Publishers Weekly gave the novel a starred review and described it as a "dazzling debut [that] charts an evocative sexual awakening and coming of age amid political unease in early 1980s Poland".

Australia's Sydney Morning Herald described the novel as "grand and gorgeously written, as passionate, as shot through with melancholy as anything by Edmund White or Alan Hollinghurst." The reviewer predicted that Swimming In the Dark was "bound to become a queer literary classic" citing "its rather sweeping political dimension [which] breaks new ground in the genre."
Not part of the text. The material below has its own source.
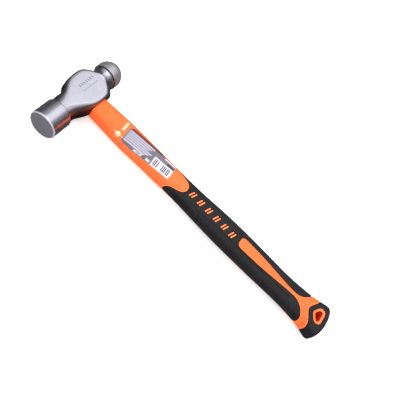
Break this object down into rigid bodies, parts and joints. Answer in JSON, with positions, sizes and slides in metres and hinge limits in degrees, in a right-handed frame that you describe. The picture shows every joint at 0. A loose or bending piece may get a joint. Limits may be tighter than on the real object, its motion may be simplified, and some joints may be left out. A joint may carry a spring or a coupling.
{
  "type": "ball peen hammer",
  "caption": "Ball peen hammer: forged steel head with round striking face, flat cheeks and ball, bonded to a slim overmoulded handle with a soft grip and a hang hole.",
  "frame": {"origin": "under the middle of the hammer's box, at the height of the lowest point of the poll", "axes": "+X along the handle from the head to the butt, +Y towards the ball, with the striking face looking along -Y, +Z out of the upper cheek"},
  "size_m": [0.3396, 0.1058, 0.0282],
  "materials": {
    "forged_steel": "ground and polished, with a dark unpolished neck",
    "fibreglass": "pultruded glass fibre in clear resin",
    "epoxy": "cast resin, glossy meniscus",
    "orange_plastic": "moulded, satin gloss",
    "black_rubber": "matt soft grip with fine dotted side panels",
    "label_film": "printed film, slightly glossy"
  },
  "bodies": {
    "root": {"hammer_head": "forged_steel", "handle_core": "fibreglass", "eye_bond": "epoxy", "handle_jacket": "orange_plastic", "main_grip": "black_rubber", "butt_grip": "black_rubber", "product_label": "label_film"}
  },
  "joints": []
}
In June 2020, Vogue India called the novel "the year’s best [LGBTQ-themed] debut so far" and mentioned Jędrowski's "beautiful" writing, "as measured in its tenor as it is evocative in its emotion." By the end of the year, Attitude magazine included the novel on its list of "20 Best LGBTQ Books of 2020," describing Jędrowski's debut as "one of the most astonishing contemporary gay novels we have ever read... Erotic, mesmeric, heartrending and brutal, this book is a masterpiece."